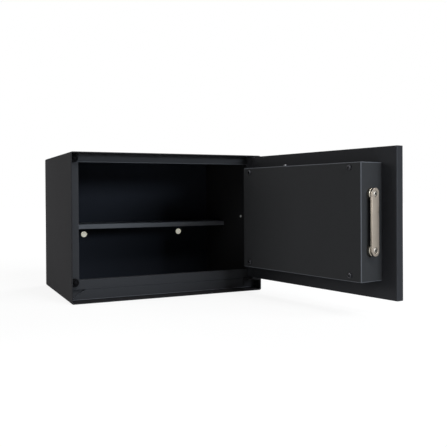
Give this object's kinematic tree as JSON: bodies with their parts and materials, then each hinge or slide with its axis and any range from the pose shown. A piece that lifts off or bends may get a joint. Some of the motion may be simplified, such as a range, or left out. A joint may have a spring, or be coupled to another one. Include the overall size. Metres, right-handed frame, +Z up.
{
  "type": "door safe",
  "caption": "Small sheet metal safe with one shelf and a swing door that carries a lock box, two round sliding bolts and a keypad.",
  "frame": {"origin": "centre of the case's underside, on the floor", "axes": "+Z up, +Y towards the back panel, +X to the right of someone facing the door side"},
  "size_m": [0.407, 0.5743, 0.25],
  "materials": {
    "case_paint": "satin powder coat",
    "door_paint": "satin powder coat",
    "nickel": "satin nickel plate",
    "zinc": "zinc plate",
    "black_screw": "black oxide",
    "bumper_rubber": "matt",
    "cream_plastic": "moulded",
    "black_plastic": "fine moulded texture",
    "key_plastic": "satin",
    "display": "gloss",
    "circuit": "solder mask",
    "battery_sleeve": "plain sleeve",
    "brass": "machined"
  },
  "bodies": {
    "case": {"case_shell": "case_paint", "back_panel": "case_paint", "front_frame": "case_paint", "toe_panel": "case_paint", "shelf": "case_paint", "shelf_bracket_left": "case_paint", "shelf_bracket_right": "case_paint", "bumper_top": "bumper_rubber", "bumper_bottom": "bumper_rubber", "anchor_plug_left": "cream_plastic", "anchor_plug_right": "cream_plastic", "wall_screw": "nickel", "hinge_pin_top": "black_screw", "hinge_pin_bottom": "black_screw", "hinge_bracket": "case_paint"},
    "door": {"door_pan": "door_paint", "door_back_plate": "door_paint", "hinge_block_bottom": "zinc", "hinge_block_top": "zinc", "lock_cover": "door_paint", "bolt_guide": "zinc", "cover_channel": "zinc", "cover_screw_hinge_top": "black_screw", "cover_screw_hinge_bottom": "black_screw", "cover_screw_free_top": "black_screw", "cover_screw_free_bottom": "black_screw", "cover_edge_screw": "nickel", "gear_motor": "zinc", "battery_tray": "black_plastic", "battery_1": "battery_sleeve", "battery_2": "battery_sleeve", "battery_3": "battery_sleeve", "battery_4": "battery_sleeve", "circuit_board": "circuit", "keypad_housing": "black_plastic", "display_lens": "display", "key_board": "circuit", "override_body": "nickel"},
    "bolt_work": {"bolt_top": "nickel", "bolt_bottom": "nickel", "bolt_bar": "nickel", "bar_screw_top": "zinc", "bar_screw_bottom": "zinc", "bolt_carrier": "zinc"},
    "pinion": {"drive_pinion": "brass"},
    "barrel": {"override_barrel": "brass"},
    "key_body_1": {"key_1": "key_plastic"},
    "key_body_2": {"key_2": "key_plastic"},
    "key_body_3": {"key_3": "key_plastic"},
    "key_body_4": {"key_4": "key_plastic"},
    "key_body_5": {"key_5": "key_plastic"},
    "key_body_6": {"key_6": "key_plastic"},
    "key_body_7": {"key_7": "key_plastic"},
    "key_body_8": {"key_8": "key_plastic"},
    "key_body_9": {"key_9": "key_plastic"},
    "key_body_clear": {"key_clear": "key_plastic"},
    "key_body_0": {"key_0": "key_plastic"},
    "key_body_lock": {"key_lock": "key_plastic"}
  },
  "joints": [
    {"name": "door_hinge", "type": "hinge", "parent": "case", "child": "door", "pos_m": [0.163, -0.1195, 0], "axis": [0, 0, 1], "range_deg": [-101, 9]},
    {"name": "bolt_slide", "type": "slide", "parent": "door", "child": "bolt_work", "axis": [0.1908, -0.9816, 0], "range_m": [0, 0.014]},
    {"name": "pinion_turn", "type": "hinge", "parent": "door", "child": "pinion", "pos_m": [0.17216, -0.3396, 0.1378], "axis": [-0.9816, -0.1908, 0], "range_deg": [-1, 101]},
    {"name": "override_turn", "type": "hinge", "parent": "door", "child": "barrel", "pos_m": [0.16171, -0.2858, 0.08], "axis": [-0.9816, -0.1908, 0], "range_deg": [0, 90]},
    {"name": "press_1", "type": "slide", "parent": "door", "child": "key_body_1", "axis": [-0.9816, -0.1908, 0], "range_m": [0, 0.0015], "stiffness_N_per_m": 300},
    {"name": "press_2", "type": "slide", "parent": "door", "child": "key_body_2", "axis": [-0.9816, -0.1908, 0], "range_m": [0, 0.0015], "stiffness_N_per_m": 300},
    {"name": "press_3", "type": "slide", "parent": "door", "child": "key_body_3", "axis": [-0.9816, -0.1908, 0], "range_m": [0, 0.0015], "stiffness_N_per_m": 300},
    {"name": "press_4", "type": "slide", "parent": "door", "child": "key_body_4", "axis": [-0.9816, -0.1908, 0], "range_m": [0, 0.0015], "stiffness_N_per_m": 300},
    {"name": "press_5", "type": "slide", "parent": "door", "child": "key_body_5", "axis": [-0.9816, -0.1908, 0], "range_m": [0, 0.0015], "stiffness_N_per_m": 300},
    {"name": "press_6", "type": "slide", "parent": "door", "child": "key_body_6", "axis": [-0.9816, -0.1908, 0], "range_m": [0, 0.0015], "stiffness_N_per_m": 300},
    {"name": "press_7", "type": "slide", "parent": "door", "child": "key_body_7", "axis": [-0.9816, -0.1908, 0], "range_m": [0, 0.0015], "stiffness_N_per_m": 300},
    {"name": "press_8", "type": "slide", "parent": "door", "child": "key_body_8", "axis": [-0.9816, -0.1908, 0], "range_m": [0, 0.0015], "stiffness_N_per_m": 300},
    {"name": "press_9", "type": "slide", "parent": "door", "child": "key_body_9", "axis": [-0.9816, -0.1908, 0], "range_m": [0, 0.0015], "stiffness_N_per_m": 300},
    {"name": "press_clear", "type": "slide", "parent": "door", "child": "key_body_clear", "axis": [-0.9816, -0.1908, 0], "range_m": [0, 0.0015], "stiffness_N_per_m": 300},
    {"name": "press_0", "type": "slide", "parent": "door", "child": "key_body_0", "axis": [-0.9816, -0.1908, 0], "range_m": [0, 0.0015], "stiffness_N_per_m": 300},
    {"name": "press_lock", "type": "slide", "parent": "door", "child": "key_body_lock", "axis": [-0.9816, -0.1908, 0], "range_m": [0, 0.0015], "stiffness_N_per_m": 300}
  ],
  "couplings": [
    {"joint": "pinion_turn", "follows": "bolt_slide", "rad_per_m": 125}
  ]
}
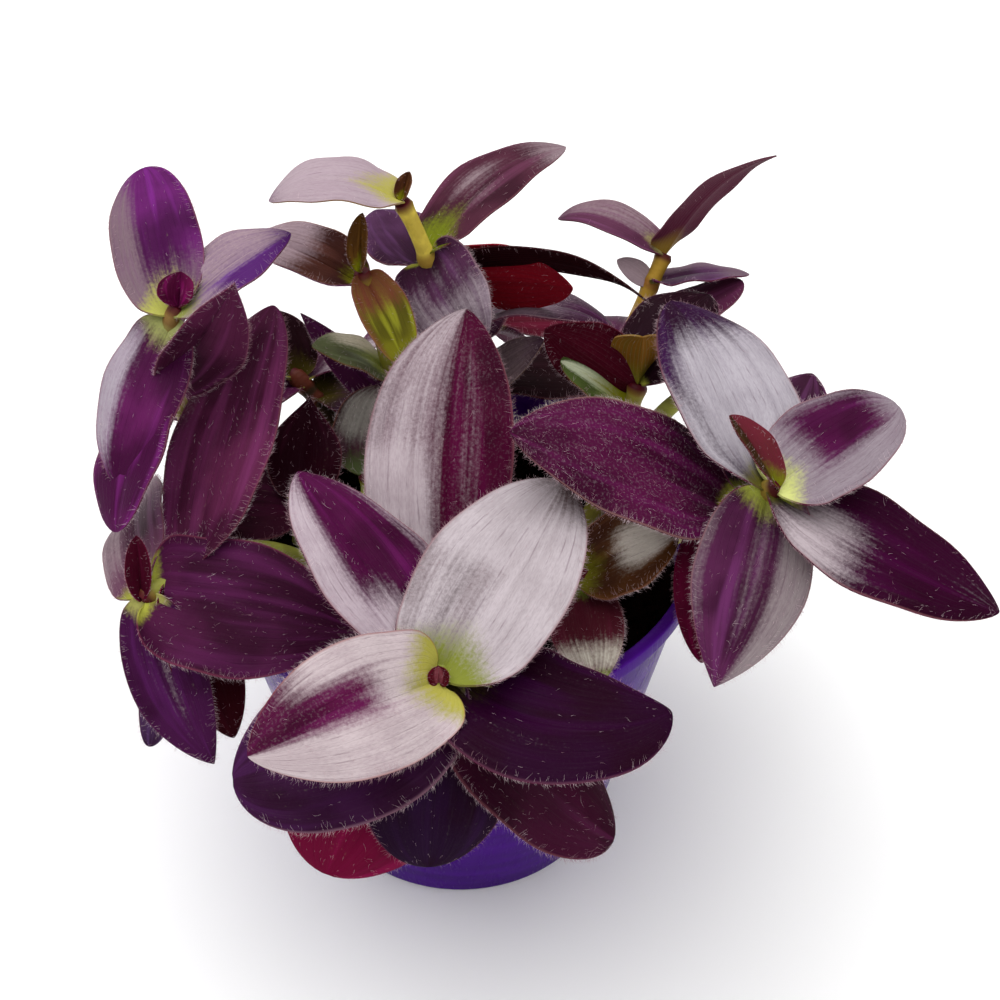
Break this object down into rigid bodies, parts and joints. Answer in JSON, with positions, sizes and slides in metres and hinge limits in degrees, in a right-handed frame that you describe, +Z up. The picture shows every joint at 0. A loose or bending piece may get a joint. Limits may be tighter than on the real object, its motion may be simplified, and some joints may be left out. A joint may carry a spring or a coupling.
{
  "type": "potted tradescantia",
  "caption": "Leafy house plant with broad pointed purple and silver leaves on short arching stems, growing in soil in a round tapered violet plastic pot with a lip.",
  "frame": {"origin": "centre of the pot's underside, where it stands", "axes": "+Z up along the pot's axis, +X to the right and +Y away from a viewer who faces the plant's front"},
  "size_m": [0.2014, 0.21, 0.1746],
  "materials": {
    "pot": "glossy violet-blue moulded plastic",
    "soil": "dark loose potting mix",
    "leaf": "fleshy hairy leaf, purple with silver areas and green bases"
  },
  "bodies": {
    "root": {"pot": "pot", "soil": "soil", "front_shoot": "leaf", "left_shoot": "leaf", "upper_left_shoot": "leaf", "bud_shoot": "leaf", "tall_shoot": "leaf", "far_shoot": "leaf", "middle_shoot": "leaf", "right_shoot": "leaf", "central_shoot": "leaf", "young_shoot": "leaf", "inner_left_shoot": "leaf", "inner_shoot": "leaf", "back_left_shoot": "leaf", "back_shoot": "leaf", "back_right_shoot": "leaf"}
  },
  "joints": []
}
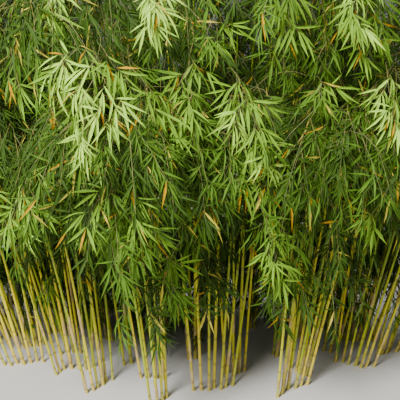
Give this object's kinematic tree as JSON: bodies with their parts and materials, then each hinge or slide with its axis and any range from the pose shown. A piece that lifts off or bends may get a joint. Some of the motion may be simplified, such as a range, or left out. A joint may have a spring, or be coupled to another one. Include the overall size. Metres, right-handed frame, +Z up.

--

Copy out every line in the entries above that holds "loose".

_RESPONSE TO THIS TASK_.
Break this object down into rigid bodies, parts and joints. Answer in JSON, with positions, sizes and slides in metres and hinge limits in degrees, in a right-handed frame that you describe, +Z up. The picture shows every joint at 0. A loose or bending piece may get a joint. Limits may be tighter than on the real object, its motion may be simplified, and some joints may be left out. A joint may carry a spring or a coupling.
    "soil": "dark loose potting mix",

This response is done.